介護の状態 | 給付要件 | 給付内容 |
---|---|---|
常時介護を必要とする者の場合 | 親族または友人・知人による介護を受けていないとき | 介護の費用として支出した額ただし、171,650円が上限(令和3年度) |
親族または友人・知人による介護を受けた日があるとき | 一律定額として73,090円支給(令和3年度) | |
随時介護を必要とする者の場合 | 親族または友人・知人による介護を受けていないとき | 介護の費用として支出した額ただし、85,780円が上限(令和3年度) |
親族または友人・知人による介護を受けた日があるとき | 一律定額として36,500円支給(令和3年度) |
労災保険の時効について
労災保険の保険給付には請求期限、いわゆる時効というものがあります。
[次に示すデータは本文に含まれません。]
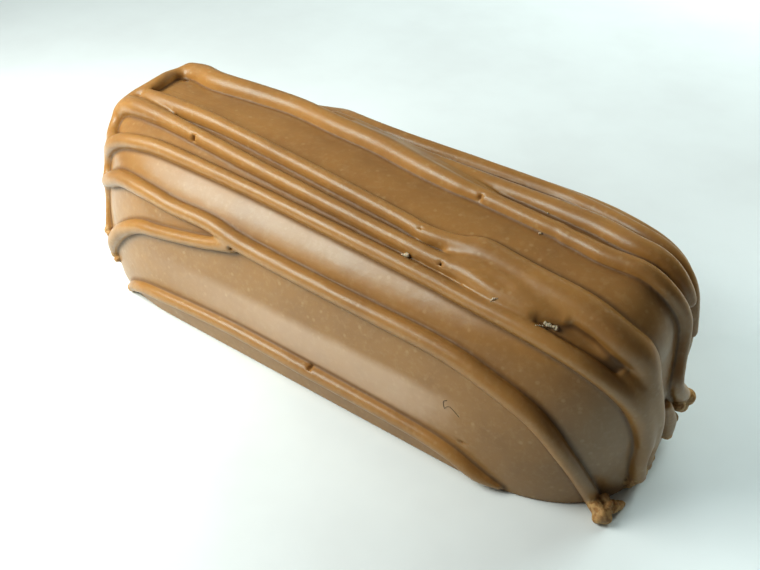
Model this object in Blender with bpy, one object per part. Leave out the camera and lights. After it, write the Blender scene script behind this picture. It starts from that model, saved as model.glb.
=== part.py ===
"""A drizzled praline: one oblong chocolate, made as one solid.

The bar has a flat base, gently bulging sides, a domed top and blunt rounded ends that slant a
little. Strands of the same chocolate run along it, wrap over both ends and run together in places,
and some tore off at the ends. The bar is a loft of level outlines, each strand is a tube laid on
the bar's surface, each torn tip is a few balls, and one union joins them. The origin is at the
middle of the flat base, +X runs along the bar and +Z points up.
"""

import math
from collections import namedtuple

import bmesh
import bpy
from mathutils import Vector
from mathutils.bvhtree import BVHTree

MM = 0.001

# The bar.
LENGTH = 45.0 * MM
WIDTH = 17.9 * MM
HEIGHT = 13.0 * MM
WIDEST_HEIGHT = 2.5 * MM
SIDE_BASE_INSET = 0.16 * MM
END_BASE_INSET = 0.08 * MM
SHOULDER_HEIGHT = 3.4 * MM
SIDE_SHOULDER = 6.0 * MM
END_SHOULDER = 2.4 * MM
CAP_LENGTH = 11.5 * MM
CAP_SQUARENESS = 2.65
END_SLANT = 0.06

# A strand's point farther than this from the bar stays where it is.
FREE_DISTANCE = 1.1 * MM

# The share of its radius that a strand keeps at its two tips, and the least height of its middle.
TIP = 0.7
LOWEST = 1.08

# How finely the bar and the strands are drawn.
CAP_STEPS = 9
WALL_STEPS = 6
SHOULDER_STEPS = 7
STRAND_STEP = 1.25 * MM
BEVEL_RESOLUTION = 2
RELAX_PASSES = 1
LUMP_SUBDIVISIONS = 2

# Tubes and balls of flat facets are drawn this much wider, so that the round strand fits inside.
FACET_ALLOWANCE = 1.06

CHOCOLATE = (0.23, 0.115, 0.05, 1.0)

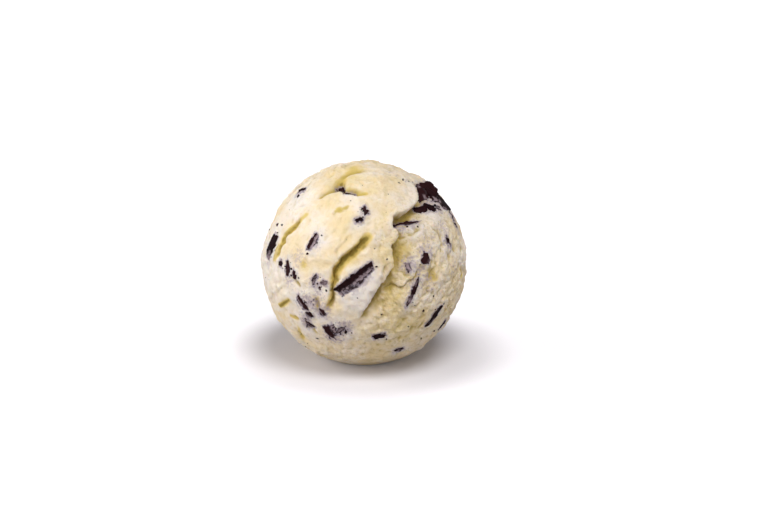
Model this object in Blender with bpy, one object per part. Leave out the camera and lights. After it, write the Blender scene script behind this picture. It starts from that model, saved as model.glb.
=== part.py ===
"""A scoop of stracciatella ice cream, as one solid.

The ball is round, with a small flat underside that it rests on. Its surface has the folds that a
scoop leaves where it rolls one layer of ice cream over another, hollows and cracks beside them,
small torn tongues, and crumbs. Shards of dark chocolate are frozen into it: one long edge of each
stands a little proud, and the other sinks into the ice cream.

Sizes are in metres, +Z is up, and the origin is the middle of the flat underside.
The front of the ball looks along -Y.
"""

import math
from collections import namedtuple

import bmesh
import bpy
import numpy as np

MM = 0.001

# The ball
BALL_RADIUS = 28.0 * MM
FLAT_RADIUS = 10.0 * MM
CENTRE_HEIGHT = math.sqrt(BALL_RADIUS**2 - FLAT_RADIUS**2)
CENTRE = np.array([0.0, 0.0, CENTRE_HEIGHT])
CALM_HEIGHT = 5.0 * MM  # below this the relief fades out, so that the underside stays flat

# Places on the ball are read from one of four sides (degrees round it), this far above the horizon
FRONT, RIGHT, BACK, LEFT = 0.0, 122.0, 195.0, 248.0
VIEW_ELEVATION = math.radians(18.0)

# Folds: the edge of one layer rolled over the next
EDGE_WIDTH = 0.55 * MM
LIP_WIDTH = 1.6 * MM
END_SHARE = 0.16  # of a fold's length, over which it fades in and out
RAGGED_COARSE = 0.55 * MM
RAGGED_COARSE_SIZE = 2.4 * MM
RAGGED_FINE = 0.20 * MM
RAGGED_FINE_SIZE = 0.9 * MM

# Grain of the whole surface: waves of a scoop's stroke, lumps, torn tongues and crumbs
STROKE_HEIGHT = 0.26 * MM
STROKE_SIZE = 3.4 * MM
STROKE_STRETCH = 3.2
STROKE_LEAN = math.radians(52.0)
LUMP_HEIGHT = 0.20 * MM
LUMP_SIZE = 4.6 * MM
TONGUE_HEIGHT = 0.42 * MM
TONGUE_LENGTH = 7.0 * MM
CRUMB_HEIGHT = 0.62 * MM
CRUMB_SIZE = 2.1 * MM
ROUGH_PATCH_SIZE = 11.0 * MM

# Flakes
FLAKE_CORNERS = 6
FLAKE_THICKNESS = 1.2 * MM
FLAKE_PROUD = 0.32 * MM
PRESS_REACH = 1.1 * MM  # round a flake, over which the ice cream is pressed to it
MOST_PRESSED = 1.8 * MM  # what lies further from the flake, such as a lip over it, stays
MOST_RAISED = 0.5 * MM
LARGEST_FLAKE = 11.0 * MM
FLAKE_SEED = 7
SPREAD_FLAKES = 64
SPREAD_CLEARANCE = 3.6 * MM
FRONT_REACH = -0.10  # spread flakes keep off the front, where each flake has its own place
TURN_STEP = math.pi * (3.0 - math.sqrt(5.0))  # between neighbours on an even spiral

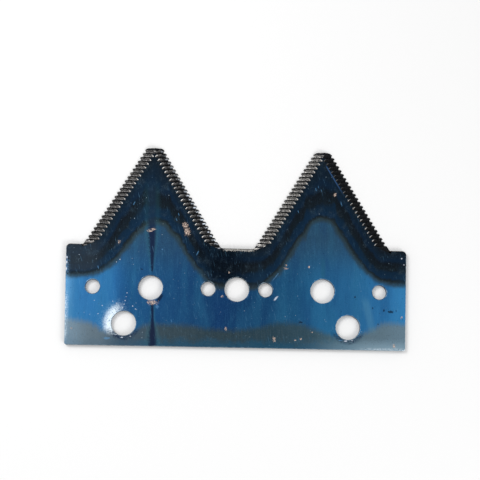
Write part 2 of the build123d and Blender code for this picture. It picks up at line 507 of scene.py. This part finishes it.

保険給付の種類によって2年の場合と5年の場合があります。
保険給付ごとの時効と時効の起算日
保険給付の種類 | 時効 | 時効の起算日 |
---|---|---|
療養(補償)給付 | 2年 | 療養の費用を支払った日ごとにその翌日 |
休業(補償)給付 | 2年 | 休業の日ごとにその翌日 |
傷病(補償)年金 | なし | 労働基準監督署長が職権で支給の可否を決定するため時効の問題は発生しません。 |
障害(補償)給付 | 5年 | 傷病が治癒(症状固定)した翌日 |
遺族(補償)給付 | 5年 | 労働者が死亡した日の翌日 |
葬祭料(葬祭給付) | 2年 | 労働者が死亡した日の翌日 |
介護(補償)給付 | 2年 | 介護補償給付の対象となる月の翌月の1日 |
※ 療養(補償)給付のうち療養の給付において労災指定医療機関等で窓口負担なく治療を受けた場合は時効の問題は発生しません。